Destino emoldurado por praias paradisíacas e famoso por seu “quadrado”, com casinhas coloridas, bares e pousadas ao redor, Trancoso, no Sul da Bahia, tem sua história ligada aos primórdios do país. Sua fundação remonta a 1586, quando o objetivo era catequizar os nativos e combater o contrabando de pau-brasil. A região, porém, permaneceu isolada por séculos, sendo habitada inicialmente por pescadores e fazendeiros. Em 1970, o então pacato distrito de Porto Seguro foi redescoberto, desta vez por grupos de hippies. Ao longo das décadas, o destino viu sua infraestrutura aumentar, estradas serem abertas e aumentar a chegada de “biribandos”, como foram apelidados os visitantes que se estabeleciam por lá.

Já em meados dos anos 2000, o termo “badalado” colou de vez em sua descrição e virou um dos adjetivos mais recorrentes para retratar o local. Com o tempo, passou a ser taxado ainda como de “refúgio do luxo”, “destino das celebridades” e “paraíso das festas eletrônicas”. Foi a gota d’água para um grupo de apaixonados pela região decidisse mostrar que aquele concorrido e charmoso vilarejo tem muito mais a oferecer. Pode ser um exemplo do Brasil para o mundo de que é possível ter o turismo como sua principal fonte de renda e, ao mesmo tempo, lutar por sua preservação, pela manutenção de sua cultura e por um modelo cada vez mais consciente e sustentável.

Imbuídos desse espírito, nomes como Bob Shevlin, sócio da Uxua Casa Hotel & Spa e membro do conselho Conservação Internacional (CI) do Brasil – organização sem fins lucrativos que trabalha para proteger a nureza e os ecossistemas do país – decidiu se mobilizar em torno da causa. “Nós reunimos pessoas que acreditam em um novo modelo de turismo e de gastronomia: mais consciente, conectado com a natureza e verdadeiro”, explica. A face mais evidente desse esforço é Organic Festival Trancoso, criado em 2018, e que terá sua 6ª edição, entre os dias 29 de outubro e 2 de novembro, reunindo 64 convidados de todo o país. “O evento nasceu com um fio condutor gastronômico. A comida foi e continuará sendo nosso maior meio de união, mas, ao longo dos anos, fortalecemos a participação de diversos ambientalistas e ativistas”, acrescenta o francês Charles Piriou, outro idealizador do movimento.

Este ano, o festival contará, entre outros, com 26 chefs renomados. Entre as madrinhas e embaixadores da iniciativa estão Roberta Sudbrack (do Sud, no Rio); Janaína Torres (do Bar da Dona Onça, em São Paulo), Wellington Barcellos (do Copacabana Palace, no Rio); Luiz Felipe Souza (do Evvai, de São Paulo); e Mauricio Eraso Filotto (do Fasano Punta Del Leste). Todos os mestres das caçarolas convidados cozinharão e venderão seus pratos em mesas dispostas em frente as casinhas coloridas do “quadrado”. Há ainda um grande piquenique comunitário e um luau na praia. Aliada a essas tentações, a iniciativa prevê uma ampla discussão sobre sustentabilidade, consumo, gastronomia e turismo, com uma série de mesas redondas, workshops e visitas a projetos da região.

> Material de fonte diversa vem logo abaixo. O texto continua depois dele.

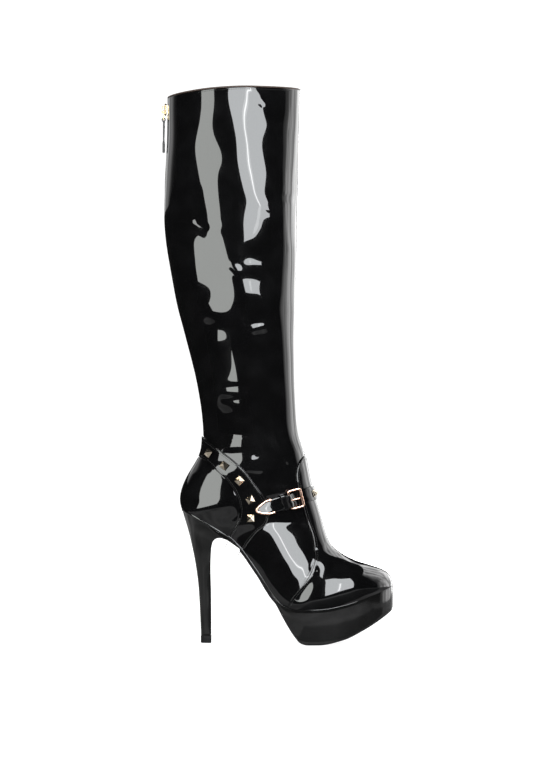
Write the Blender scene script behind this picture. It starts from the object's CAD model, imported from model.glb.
# The looks of the platform boot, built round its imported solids.
# Lengths are millimetres until a mesh is made. x = 0 is the back of the heel, the toe points
# along +X, the outer side faces -Y, and the floor is z = 0, as in the part's own source.
import math

import bpy
import numpy as np
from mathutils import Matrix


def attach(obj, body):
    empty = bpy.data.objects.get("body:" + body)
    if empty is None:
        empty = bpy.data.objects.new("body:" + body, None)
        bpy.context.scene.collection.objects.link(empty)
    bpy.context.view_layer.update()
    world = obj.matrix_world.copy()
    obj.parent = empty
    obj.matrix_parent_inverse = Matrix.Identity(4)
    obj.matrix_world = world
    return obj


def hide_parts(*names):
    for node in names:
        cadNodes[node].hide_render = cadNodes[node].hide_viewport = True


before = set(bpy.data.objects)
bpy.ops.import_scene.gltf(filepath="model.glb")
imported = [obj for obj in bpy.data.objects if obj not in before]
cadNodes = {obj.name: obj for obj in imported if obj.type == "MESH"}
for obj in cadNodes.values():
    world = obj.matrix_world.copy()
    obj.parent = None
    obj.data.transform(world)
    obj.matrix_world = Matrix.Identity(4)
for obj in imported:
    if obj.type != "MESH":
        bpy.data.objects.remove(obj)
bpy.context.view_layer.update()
print("stage: frame loaded")

last = dict(
    footLength=221.5, heelHeight=142.0, platformHeight=35.3, toeRise=22.0, toeSpring=34.0,
    ankleRise=76.0, heelWidth=64.0, ballWidth=84.0, toeSway=7.0, lastTuck=30.0, legHeight=362.0,
    collarDip=9.0, ankleDepth=99.0, ankleWidth=66.0, collarDepth=139.5, collarWidth=97.0,
    shinPlace=0.548, wall=2.0, gap=0.3, soleGap=0.45, overlay=1.2, counter=0.8,
    shank=2.1, outsole=1.3, lip=0.8, frameShift=-101.58840560913086,
)
footLength = last["footLength"]
platformHeight = last["platformHeight"]
heelRise = last["heelHeight"] - platformHeight
legFoot = last["heelHeight"] + last["ankleRise"]
overHeight = legFoot - platformHeight
shinX = last["shinPlace"] * footLength
gap = last["gap"]


# Cubic piece over a width: ends y0 and y1, slopes m0 and m1, read at the share s of the width.
def cubicPiece(s, width, y0, y1, m0, m1):
    ends = (1 + 2 * s) * (1 - s) ** 2 * y0 + s * s * (3 - 2 * s) * y1
    return ends + width * (s * (1 - s) ** 2 * m0 + s * s * (s - 1) * m1)


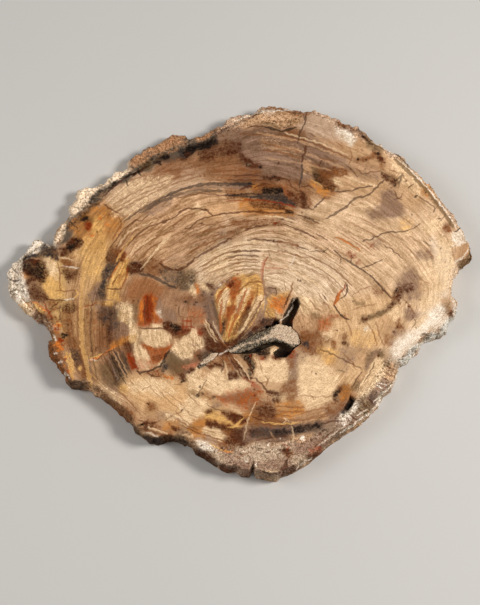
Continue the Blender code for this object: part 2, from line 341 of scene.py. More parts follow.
# The marks of the stone, by place. A patch has its stain, its strength, how soft its edge is and then its outline. A
# line has half its width instead, and then its points. A spot list has across, down and radius in turn after the
# strength. A crack has half its width, its depth and then its points.
# The lobe and the bark at the far left.
lobeMarks = dict(patches=[
    ('chalk', .95, 2, 55,246, 38,235, 27,241, 24,251, 18,254, 7,268, 7,292, 11,304, 22,302, 30,300, 27,290, 26,284,
        22,277, 20,272, 21,264, 25,257, 36,254, 41,250, 43,246),
    ('cream', .8, 2, 12,302, 28,300, 36,308, 30,316),
    ('umber', .65, 2, 32,309, 46,312, 60,320, 60,331, 48,330, 34,322),
    ('slate', .8, 1.2, 41,247, 44,244, 50,247, 56,248, 58,254, 57,261, 50,257, 42,257, 30,259, 22,262, 23,258,
        30,255, 39,253),
    ('walnut', .95, 1.4, 21,263, 25,259, 34,257, 42,257, 46,264, 48,274, 44,283, 40,284, 37,280, 31,282, 27,287,
        25,283, 30,277, 24,272),
    ('dark', .7, 1.6, 24,264, 30,262, 34,266, 41,262, 44,270, 43,278, 36,277, 31,273, 26,270),
    ('umber', .6, 1.4, 51,250, 56,249, 58,256, 57,261, 53,258),
    ('cream', .8, 2, 44,258, 50,259, 58,266, 60,280, 52,276, 47,270),
    ('gold', .7, 2, 46,276, 56,270, 62,280, 62,296, 50,298, 44,290),
    ('walnut', .6, 1.8, 28,289, 33,285, 38,286, 43,290, 49,298, 43,302, 36,302, 31,298),
    ('walnut', .6, 1.2, 30,290, 36,288, 42,293, 46,299, 38,299), ('ochre', .5, 1.4, 18,273, 26,274, 30,277, 25,279),
    ('walnut', .95, 1.2, 59,249, 66,246, 69,242, 73,237, 80,238, 84,243, 80,247, 76,248, 72,251, 64,251),
    ('dark', .8, 1, 66,248, 70,244, 76,244, 74,248, 70,250), ('dark', .6, 1, 75,240, 81,240, 82,243, 77,244),
    ('walnut', .8, 1.2, 60,252, 66,251, 69,254, 66,257, 61,256),
    ('umber', .85, 1.4, 60,259, 66,260, 72,262, 74,266, 66,268, 62,264),
    ('walnut', .75, 1.8, 61,271, 66,269, 72,270, 78,270, 78,275, 74,279, 70,279, 67,282, 65,276),
    ('walnut', .65, 1.8, 61,306, 64,303, 70,303, 77,307, 74,311, 66,313, 62,310),
    ('tan', .4, 2.5, 72,262, 82,262, 80,300, 70,300, 66,288), ('umber', .7, 2, 48,301, 60,301, 58,310, 50,312),
    ('umber', .6, 2, 60,312, 72,312, 74,345, 66,345, 62,325),
    ('umber', .6, 2, 60,334, 70,332, 80,348, 84,364, 76,364, 66,346),
    ('slate', .6, 1.5, 70,350, 78,350, 82,362, 76,366),
    ('umber', .7, 2, 48,344, 60,346, 68,368, 74,384, 60,378, 50,360),
    ('slate', .5, 1.5, 66,382, 84,380, 82,390, 68,390), ('mauve', .7, 1.5, 78,360, 90,360, 92,380, 82,376),
    ('umber', .7, 1.8, 74,362, 84,364, 92,378, 82,379),
], lines=[
    ('slate', .7, .9, 40,252, 38,255, 30,256), ('tan', .5, .7, 32,258, 40,259, 44,261),
    ('chalk', .5, .7, 62,266, 70,267, 80,268), ('umber', .7, .8, 58,268, 66,266), ('umber', .5, .7, 60,262, 75,257),
    ('cream', .5, .7, 59,257, 74,260), ('walnut', .8, .7, 40,296, 47,299, 58,300.5, 66,300),
    ('chalk', .8, .6, 65,299.5, 73,299), ('umber', .6, .6, 56,291, 68,291, 78,290),
    ('walnut', .7, .9, 50,309, 55,305, 58,302), ('rust', .6, .6, 80,309, 84,306, 92,305, 97,302),
    ('gold', .6, 1, 76,290, 79,294, 74,298), ('gold', .4, 2.6, 84,262, 82,290, 81,320, 82,345, 88,372, 92,388),
    ('tan', .4, 1.2, 84,290, 82,318), ('umber', .5, 1, 77,300, 78,340, 84,372),
    ('orange', .6, 1, 31,301, 38,304, 46,311), ('rust', .8, 1, 44,302, 46,308, 52,318),
    ('gold', .8, 2.4, 34,303, 44,313), ('gold', .7, 2, 66,352, 69,362, 73,380), ('gold', .7, 1.6, 70,354, 74,372),
    ('umber', .7, .7, 57,262, 60,272, 60,290), ('dark', .6, .7, 69,221, 74,225, 78,229),
], spots=[
    ('orange', .9, 57,325,3, 60,327,2, 57,331,2.4, 58,344,3, 62,348,2.6),
    ('rust', .95, 57,328,2, 61,340,2.8, 56,322,1.2, 63,345,1.4),
    ('dark', .8, 63,336,2.4, 66,335,2, 43,282,1.3, 68,282,1, 60,320,.8, 68,325,.8, 52,318,.8),
    ('gold', .8, 66,356,2, 80,368,2.5, 36,306,2, 40,309,2),
    ('chalk', .8, 54,337,1.4, 56,340,1, 68,375,1.3, 70,379,1.2),
    ('rust', .85, 68,372,1.8, 72,378,1.4, 66,360,1.3, 62,353,1.1, 70,366,1),
    ('orange', .9, 67,356,1.8, 70,371,2, 64,366,1.5, 58,351,1.4, 54,346,1.2),
    ('chalk', .8, 60,362,1.2, 65,374,1.4, 56,353,1, 62,380,1.1),
    ('walnut', .7, 52,350,1.2, 58,360,1.4, 64,370,1, 68,380,1.2), ('mauve', .8, 83,365,2, 62,366,1.6),
], cracks=[
    (.9, .9, 9,279, 14,281, 20,280), (.6, .8, 10,292, 15,290, 18,289), (.6, .6, 18,273, 12,268),
    (.5, .5, 45,247, 43,257), (.5, .5, 60,305, 60,320), (.5, .5, 92,300, 90,330, 92,352, 97,380),
])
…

A ideia é mostrar que Trancoso adotou a questão da sustentabilidade e do turismo consciente como suas maiores bandeiras e quer engajar mais gente neste propósito. O vilarejo à beira-mar está integrado, entre outras iniciativas, a um projeto batizado de T30, que prevê um planejamento de 30 anos para que o futuro de Trancoso seja adaptável às mudanças climáticas e enfatize a urbanização verde. O projeto ainda prioriza o transporte público, a moradia acessível de qualidade e a pesca e agricultura conscientes. Outro programa, que tem à frente a Associação Despertar Trancoso, visa dar ferramentas aos jovens locais para que possam competir de igual para igual com a mão de obra externa. A localidade ainda conta com uma horta comunitária.
Pouca gente sabe, mas a preservação da área do “quadrado” (símbolo do centro daquela vila e exclusivo para pedestres) e a demarcação de uma área verde ao lado, hoje transformada em um bosque, partiu da própria população local com o avanço da chegada de turistas. Mesmo que se saiba que sempre há coisas a se melhorar, um grande avanço é ver que a preocupação com a sustentabilidade já está enraizada em Trancoso.